◆ Task objective
Among the lines below, keep only those from the one containing "Reconstruct the object" through the one containing "wasm.setup();", and reproduce them exactly.

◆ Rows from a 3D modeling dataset
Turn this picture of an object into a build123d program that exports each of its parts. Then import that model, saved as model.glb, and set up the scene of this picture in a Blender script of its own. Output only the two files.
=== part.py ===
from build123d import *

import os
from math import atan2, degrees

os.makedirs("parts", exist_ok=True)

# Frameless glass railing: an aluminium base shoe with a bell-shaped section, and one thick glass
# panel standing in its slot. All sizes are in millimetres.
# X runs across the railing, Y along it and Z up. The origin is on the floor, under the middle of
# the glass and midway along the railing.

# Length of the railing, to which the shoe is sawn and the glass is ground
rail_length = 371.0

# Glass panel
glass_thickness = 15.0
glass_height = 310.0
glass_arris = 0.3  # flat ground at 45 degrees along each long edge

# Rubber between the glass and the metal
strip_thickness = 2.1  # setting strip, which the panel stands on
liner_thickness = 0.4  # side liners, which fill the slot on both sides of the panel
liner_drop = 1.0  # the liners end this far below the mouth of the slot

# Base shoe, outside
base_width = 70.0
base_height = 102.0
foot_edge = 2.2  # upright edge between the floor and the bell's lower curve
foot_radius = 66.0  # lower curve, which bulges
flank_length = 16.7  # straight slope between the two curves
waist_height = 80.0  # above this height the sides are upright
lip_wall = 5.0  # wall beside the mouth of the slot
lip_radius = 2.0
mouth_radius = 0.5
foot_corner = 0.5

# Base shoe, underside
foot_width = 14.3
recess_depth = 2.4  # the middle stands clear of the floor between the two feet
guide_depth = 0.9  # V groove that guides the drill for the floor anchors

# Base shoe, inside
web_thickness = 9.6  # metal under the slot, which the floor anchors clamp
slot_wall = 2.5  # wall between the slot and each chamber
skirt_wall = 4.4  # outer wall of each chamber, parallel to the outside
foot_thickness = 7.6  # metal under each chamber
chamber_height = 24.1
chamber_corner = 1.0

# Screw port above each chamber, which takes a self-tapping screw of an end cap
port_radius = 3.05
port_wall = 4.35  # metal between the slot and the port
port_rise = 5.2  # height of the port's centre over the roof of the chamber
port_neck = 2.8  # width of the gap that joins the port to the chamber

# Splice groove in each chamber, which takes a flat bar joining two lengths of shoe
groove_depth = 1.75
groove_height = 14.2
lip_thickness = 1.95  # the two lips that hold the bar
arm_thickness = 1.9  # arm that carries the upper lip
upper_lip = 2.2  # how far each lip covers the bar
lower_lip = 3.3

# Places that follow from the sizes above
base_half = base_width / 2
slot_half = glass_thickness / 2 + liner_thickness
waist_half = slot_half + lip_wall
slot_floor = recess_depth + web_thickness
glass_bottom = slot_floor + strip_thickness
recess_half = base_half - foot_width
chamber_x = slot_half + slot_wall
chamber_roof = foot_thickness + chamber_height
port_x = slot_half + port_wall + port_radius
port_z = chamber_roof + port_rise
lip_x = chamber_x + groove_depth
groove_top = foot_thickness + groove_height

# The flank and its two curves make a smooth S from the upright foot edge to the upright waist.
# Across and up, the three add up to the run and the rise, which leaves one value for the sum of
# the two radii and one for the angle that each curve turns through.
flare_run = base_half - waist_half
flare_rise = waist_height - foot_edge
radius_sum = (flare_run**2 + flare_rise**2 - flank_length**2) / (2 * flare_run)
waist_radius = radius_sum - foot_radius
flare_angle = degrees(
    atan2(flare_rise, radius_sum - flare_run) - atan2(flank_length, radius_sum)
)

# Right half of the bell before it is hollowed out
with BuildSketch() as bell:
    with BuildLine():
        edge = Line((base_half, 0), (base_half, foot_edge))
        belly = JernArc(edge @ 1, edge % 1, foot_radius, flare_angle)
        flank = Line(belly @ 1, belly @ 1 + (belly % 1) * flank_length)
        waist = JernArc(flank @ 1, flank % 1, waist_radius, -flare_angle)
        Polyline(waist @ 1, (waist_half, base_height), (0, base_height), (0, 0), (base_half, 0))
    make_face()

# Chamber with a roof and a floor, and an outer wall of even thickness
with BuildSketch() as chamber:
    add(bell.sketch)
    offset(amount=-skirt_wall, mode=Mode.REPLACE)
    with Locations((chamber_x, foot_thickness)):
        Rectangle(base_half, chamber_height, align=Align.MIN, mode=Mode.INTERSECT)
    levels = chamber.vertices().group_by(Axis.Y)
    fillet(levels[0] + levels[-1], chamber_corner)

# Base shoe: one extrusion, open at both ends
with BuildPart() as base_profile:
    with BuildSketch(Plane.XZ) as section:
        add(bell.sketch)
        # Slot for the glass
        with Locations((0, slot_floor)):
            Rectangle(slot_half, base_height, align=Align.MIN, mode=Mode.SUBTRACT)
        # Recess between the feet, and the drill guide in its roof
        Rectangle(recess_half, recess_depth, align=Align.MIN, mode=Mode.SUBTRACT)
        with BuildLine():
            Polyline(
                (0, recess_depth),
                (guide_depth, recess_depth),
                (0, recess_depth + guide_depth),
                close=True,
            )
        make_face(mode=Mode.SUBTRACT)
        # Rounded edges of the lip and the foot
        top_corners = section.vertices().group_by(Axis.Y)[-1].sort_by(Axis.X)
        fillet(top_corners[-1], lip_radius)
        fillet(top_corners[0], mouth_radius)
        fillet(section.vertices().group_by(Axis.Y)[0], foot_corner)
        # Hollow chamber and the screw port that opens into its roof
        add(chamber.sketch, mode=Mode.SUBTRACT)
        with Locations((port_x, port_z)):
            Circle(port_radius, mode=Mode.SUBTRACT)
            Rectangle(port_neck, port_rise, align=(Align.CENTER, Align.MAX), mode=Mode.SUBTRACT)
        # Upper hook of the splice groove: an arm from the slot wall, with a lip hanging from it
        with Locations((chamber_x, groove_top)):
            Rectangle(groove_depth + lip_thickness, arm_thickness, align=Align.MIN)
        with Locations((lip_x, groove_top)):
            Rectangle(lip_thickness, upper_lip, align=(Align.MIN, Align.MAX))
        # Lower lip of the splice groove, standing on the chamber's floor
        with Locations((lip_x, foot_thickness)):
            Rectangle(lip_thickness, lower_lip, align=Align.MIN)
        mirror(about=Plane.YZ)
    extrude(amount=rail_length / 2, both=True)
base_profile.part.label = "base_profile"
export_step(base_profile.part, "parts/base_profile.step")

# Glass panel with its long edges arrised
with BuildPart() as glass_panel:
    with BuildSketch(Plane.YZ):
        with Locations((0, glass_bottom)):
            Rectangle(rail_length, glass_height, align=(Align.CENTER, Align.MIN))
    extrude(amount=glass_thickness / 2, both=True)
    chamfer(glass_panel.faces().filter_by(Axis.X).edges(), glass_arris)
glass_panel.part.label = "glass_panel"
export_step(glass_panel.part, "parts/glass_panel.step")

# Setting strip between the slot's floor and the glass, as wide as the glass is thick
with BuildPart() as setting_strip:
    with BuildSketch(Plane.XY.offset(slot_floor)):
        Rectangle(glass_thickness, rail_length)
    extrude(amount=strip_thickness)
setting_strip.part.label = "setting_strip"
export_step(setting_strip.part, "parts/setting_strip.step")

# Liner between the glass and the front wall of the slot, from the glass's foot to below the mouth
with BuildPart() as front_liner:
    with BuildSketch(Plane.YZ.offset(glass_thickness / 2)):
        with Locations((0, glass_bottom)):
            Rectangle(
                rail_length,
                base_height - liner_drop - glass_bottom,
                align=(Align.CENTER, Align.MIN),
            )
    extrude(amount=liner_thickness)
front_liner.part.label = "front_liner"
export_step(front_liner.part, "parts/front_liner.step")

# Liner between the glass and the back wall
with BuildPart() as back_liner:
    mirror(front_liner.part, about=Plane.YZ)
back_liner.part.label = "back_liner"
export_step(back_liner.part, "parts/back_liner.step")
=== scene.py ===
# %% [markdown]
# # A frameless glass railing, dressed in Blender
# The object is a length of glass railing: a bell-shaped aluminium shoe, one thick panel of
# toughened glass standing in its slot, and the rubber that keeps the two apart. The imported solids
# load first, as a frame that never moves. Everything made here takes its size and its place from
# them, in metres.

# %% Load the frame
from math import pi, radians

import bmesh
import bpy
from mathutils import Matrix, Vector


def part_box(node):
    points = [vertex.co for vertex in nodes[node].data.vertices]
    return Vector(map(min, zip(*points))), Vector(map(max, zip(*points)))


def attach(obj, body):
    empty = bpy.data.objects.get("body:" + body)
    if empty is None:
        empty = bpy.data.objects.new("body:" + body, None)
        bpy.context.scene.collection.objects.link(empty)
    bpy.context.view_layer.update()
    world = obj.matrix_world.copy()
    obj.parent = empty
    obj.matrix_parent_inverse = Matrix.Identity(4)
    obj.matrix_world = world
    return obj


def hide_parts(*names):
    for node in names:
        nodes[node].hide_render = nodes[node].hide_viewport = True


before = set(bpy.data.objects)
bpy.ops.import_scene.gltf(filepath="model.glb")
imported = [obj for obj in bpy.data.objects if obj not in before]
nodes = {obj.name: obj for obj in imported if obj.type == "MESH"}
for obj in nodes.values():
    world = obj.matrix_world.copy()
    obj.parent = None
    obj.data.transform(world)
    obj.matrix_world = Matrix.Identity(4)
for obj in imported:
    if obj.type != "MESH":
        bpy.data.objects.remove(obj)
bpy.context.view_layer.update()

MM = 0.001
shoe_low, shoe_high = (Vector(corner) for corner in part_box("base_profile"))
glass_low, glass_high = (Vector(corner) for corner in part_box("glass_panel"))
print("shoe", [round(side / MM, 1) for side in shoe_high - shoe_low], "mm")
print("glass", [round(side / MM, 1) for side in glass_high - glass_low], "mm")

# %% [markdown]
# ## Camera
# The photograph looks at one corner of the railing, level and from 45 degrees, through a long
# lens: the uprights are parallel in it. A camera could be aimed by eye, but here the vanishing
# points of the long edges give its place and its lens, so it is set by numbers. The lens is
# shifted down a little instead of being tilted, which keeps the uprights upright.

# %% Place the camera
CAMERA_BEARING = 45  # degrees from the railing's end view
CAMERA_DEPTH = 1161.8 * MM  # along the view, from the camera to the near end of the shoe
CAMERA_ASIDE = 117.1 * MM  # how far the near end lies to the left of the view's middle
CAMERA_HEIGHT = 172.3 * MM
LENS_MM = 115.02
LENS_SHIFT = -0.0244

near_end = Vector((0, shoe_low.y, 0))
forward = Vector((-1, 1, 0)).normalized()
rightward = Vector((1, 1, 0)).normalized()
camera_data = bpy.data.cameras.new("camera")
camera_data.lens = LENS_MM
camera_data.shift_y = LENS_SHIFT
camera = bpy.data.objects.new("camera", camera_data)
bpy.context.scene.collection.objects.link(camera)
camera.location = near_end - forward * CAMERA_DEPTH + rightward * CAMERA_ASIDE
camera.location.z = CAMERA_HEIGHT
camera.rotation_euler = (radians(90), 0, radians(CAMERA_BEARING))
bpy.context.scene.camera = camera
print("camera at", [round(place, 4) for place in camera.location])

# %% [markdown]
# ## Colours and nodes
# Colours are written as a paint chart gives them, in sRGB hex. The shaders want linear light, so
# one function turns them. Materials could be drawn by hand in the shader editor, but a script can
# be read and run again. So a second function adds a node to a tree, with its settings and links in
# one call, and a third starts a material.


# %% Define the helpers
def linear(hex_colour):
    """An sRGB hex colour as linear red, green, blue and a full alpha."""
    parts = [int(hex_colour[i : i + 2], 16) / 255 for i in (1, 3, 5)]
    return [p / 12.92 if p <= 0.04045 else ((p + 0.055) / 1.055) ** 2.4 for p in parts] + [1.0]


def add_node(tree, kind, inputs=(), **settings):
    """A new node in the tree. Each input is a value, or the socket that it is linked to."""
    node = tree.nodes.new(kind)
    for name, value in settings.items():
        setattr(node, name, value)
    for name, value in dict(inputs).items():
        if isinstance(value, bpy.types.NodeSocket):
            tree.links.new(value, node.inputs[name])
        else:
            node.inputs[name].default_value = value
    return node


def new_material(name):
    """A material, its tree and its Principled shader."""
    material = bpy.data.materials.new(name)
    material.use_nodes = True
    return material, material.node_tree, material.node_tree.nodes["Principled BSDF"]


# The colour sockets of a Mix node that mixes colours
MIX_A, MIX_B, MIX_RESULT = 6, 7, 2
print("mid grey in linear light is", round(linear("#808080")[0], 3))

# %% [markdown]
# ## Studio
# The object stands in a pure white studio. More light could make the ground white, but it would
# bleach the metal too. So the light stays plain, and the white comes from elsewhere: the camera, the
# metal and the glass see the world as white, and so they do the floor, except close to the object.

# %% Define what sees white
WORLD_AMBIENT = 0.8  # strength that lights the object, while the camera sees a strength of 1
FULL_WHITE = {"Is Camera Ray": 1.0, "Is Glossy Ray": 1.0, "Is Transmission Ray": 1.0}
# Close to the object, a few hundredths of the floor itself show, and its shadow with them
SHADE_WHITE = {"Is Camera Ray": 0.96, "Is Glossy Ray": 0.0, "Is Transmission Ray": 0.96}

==

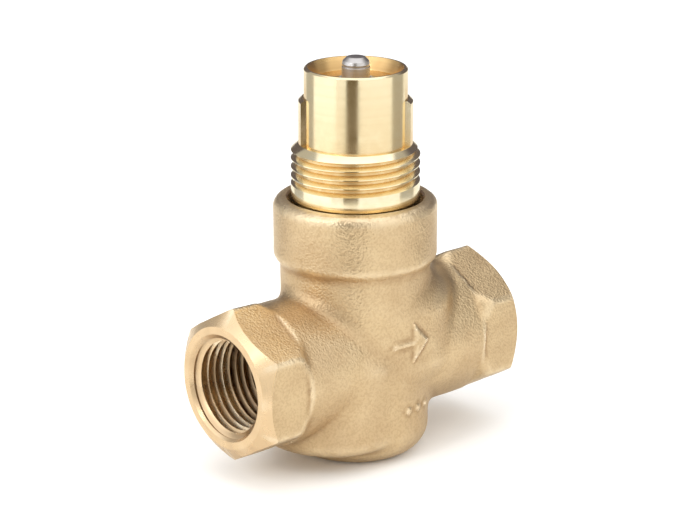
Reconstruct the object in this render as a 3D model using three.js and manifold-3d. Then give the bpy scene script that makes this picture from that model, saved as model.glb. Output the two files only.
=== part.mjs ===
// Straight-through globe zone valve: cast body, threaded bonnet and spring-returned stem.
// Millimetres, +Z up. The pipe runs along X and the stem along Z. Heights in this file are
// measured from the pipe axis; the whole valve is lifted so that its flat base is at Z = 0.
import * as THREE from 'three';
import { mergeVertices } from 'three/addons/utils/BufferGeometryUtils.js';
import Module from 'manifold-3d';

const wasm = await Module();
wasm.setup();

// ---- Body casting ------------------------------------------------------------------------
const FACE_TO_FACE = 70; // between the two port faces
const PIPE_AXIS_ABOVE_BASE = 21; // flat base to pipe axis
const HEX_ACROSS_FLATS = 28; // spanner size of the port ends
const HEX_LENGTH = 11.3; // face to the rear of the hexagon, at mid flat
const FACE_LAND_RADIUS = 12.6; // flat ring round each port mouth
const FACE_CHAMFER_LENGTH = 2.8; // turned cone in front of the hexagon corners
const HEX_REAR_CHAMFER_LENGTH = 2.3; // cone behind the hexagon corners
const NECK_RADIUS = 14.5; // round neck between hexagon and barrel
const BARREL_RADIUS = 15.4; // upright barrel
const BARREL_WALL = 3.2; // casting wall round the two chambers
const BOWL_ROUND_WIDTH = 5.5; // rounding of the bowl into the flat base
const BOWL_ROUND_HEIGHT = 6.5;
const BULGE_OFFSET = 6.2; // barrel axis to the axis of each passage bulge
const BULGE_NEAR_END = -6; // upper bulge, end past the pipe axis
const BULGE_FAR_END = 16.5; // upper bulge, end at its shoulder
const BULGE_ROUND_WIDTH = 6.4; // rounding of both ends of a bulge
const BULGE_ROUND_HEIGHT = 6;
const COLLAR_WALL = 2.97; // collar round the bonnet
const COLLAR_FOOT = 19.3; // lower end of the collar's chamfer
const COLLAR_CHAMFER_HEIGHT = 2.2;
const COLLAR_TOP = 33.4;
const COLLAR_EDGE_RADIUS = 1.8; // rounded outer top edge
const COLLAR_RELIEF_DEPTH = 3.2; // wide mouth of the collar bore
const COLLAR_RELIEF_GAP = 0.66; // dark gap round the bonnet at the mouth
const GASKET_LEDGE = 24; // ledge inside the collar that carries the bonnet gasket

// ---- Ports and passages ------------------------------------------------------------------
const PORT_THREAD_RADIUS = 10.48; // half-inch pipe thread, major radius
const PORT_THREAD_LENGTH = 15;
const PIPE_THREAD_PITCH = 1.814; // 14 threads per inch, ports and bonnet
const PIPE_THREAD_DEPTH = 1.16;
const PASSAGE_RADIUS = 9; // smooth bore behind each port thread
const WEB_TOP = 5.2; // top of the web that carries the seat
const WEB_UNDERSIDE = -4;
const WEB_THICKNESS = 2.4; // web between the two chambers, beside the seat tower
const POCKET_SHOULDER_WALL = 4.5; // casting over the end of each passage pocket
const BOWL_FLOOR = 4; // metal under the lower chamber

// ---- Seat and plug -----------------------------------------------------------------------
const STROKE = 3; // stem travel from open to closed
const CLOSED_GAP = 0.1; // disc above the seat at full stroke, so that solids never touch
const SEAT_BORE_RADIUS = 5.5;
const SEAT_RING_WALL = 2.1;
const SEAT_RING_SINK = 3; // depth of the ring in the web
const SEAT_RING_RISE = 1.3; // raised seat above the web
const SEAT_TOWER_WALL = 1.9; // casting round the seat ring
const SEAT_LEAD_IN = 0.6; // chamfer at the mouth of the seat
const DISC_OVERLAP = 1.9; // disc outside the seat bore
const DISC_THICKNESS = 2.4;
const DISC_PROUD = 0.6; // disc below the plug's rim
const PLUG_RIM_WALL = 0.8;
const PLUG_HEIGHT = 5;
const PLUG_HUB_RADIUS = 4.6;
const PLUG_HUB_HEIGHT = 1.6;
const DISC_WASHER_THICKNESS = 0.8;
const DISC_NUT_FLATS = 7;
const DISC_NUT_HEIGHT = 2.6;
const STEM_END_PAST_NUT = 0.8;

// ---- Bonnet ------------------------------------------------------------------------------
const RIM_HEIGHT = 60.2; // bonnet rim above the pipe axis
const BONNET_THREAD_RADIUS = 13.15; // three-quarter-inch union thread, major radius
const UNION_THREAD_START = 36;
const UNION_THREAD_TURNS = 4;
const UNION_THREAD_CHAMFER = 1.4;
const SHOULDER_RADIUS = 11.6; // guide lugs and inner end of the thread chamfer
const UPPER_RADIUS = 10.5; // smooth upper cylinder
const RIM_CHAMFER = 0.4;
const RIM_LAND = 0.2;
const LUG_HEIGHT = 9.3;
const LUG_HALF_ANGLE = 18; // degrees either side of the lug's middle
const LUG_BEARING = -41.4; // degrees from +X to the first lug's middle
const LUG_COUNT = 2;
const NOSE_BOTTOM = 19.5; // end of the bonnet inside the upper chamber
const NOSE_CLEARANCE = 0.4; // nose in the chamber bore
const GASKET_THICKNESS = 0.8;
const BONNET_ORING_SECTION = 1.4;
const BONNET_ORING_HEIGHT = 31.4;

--

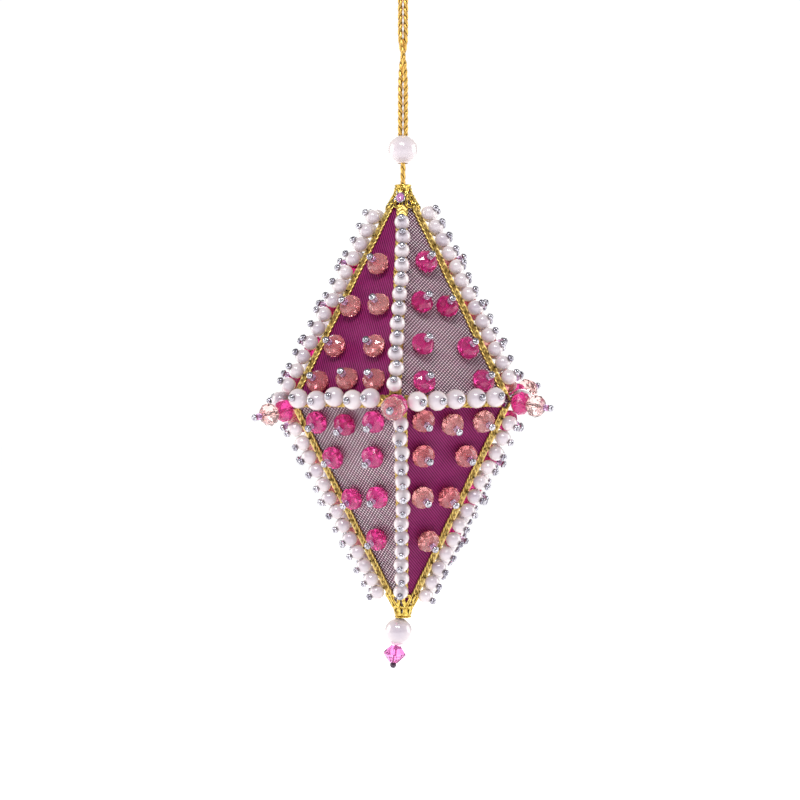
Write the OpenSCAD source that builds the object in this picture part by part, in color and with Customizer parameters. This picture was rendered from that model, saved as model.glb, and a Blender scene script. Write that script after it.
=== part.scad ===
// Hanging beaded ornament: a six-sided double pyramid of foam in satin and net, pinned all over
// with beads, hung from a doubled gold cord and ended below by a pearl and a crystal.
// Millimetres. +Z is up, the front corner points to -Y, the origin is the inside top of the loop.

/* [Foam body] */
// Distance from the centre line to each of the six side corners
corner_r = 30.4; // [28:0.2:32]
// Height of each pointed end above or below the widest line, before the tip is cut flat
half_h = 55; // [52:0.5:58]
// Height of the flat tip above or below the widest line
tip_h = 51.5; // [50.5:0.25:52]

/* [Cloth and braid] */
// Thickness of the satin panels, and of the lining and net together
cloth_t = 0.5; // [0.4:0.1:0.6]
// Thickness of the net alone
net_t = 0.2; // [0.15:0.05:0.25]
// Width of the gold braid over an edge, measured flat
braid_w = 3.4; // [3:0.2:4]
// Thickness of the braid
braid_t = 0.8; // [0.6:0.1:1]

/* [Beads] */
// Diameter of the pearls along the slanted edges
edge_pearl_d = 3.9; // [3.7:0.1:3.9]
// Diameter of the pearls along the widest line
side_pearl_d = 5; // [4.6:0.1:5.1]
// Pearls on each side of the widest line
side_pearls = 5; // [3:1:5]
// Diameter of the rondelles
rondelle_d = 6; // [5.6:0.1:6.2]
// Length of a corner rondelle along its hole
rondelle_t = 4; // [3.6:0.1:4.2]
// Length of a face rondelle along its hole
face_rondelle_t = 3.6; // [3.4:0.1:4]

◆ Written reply
Reconstruct the object in this render as a 3D model using three.js and manifold-3d. Then give the bpy scene script that makes this picture from that model, saved as model.glb. Output the two files only.
=== part.mjs ===
// Straight-through globe zone valve: cast body, threaded bonnet and spring-returned stem.
// Millimetres, +Z up. The pipe runs along X and the stem along Z. Heights in this file are
// measured from the pipe axis; the whole valve is lifted so that its flat base is at Z = 0.
import * as THREE from 'three';
import { mergeVertices } from 'three/addons/utils/BufferGeometryUtils.js';
import Module from 'manifold-3d';

const wasm = await Module();
wasm.setup();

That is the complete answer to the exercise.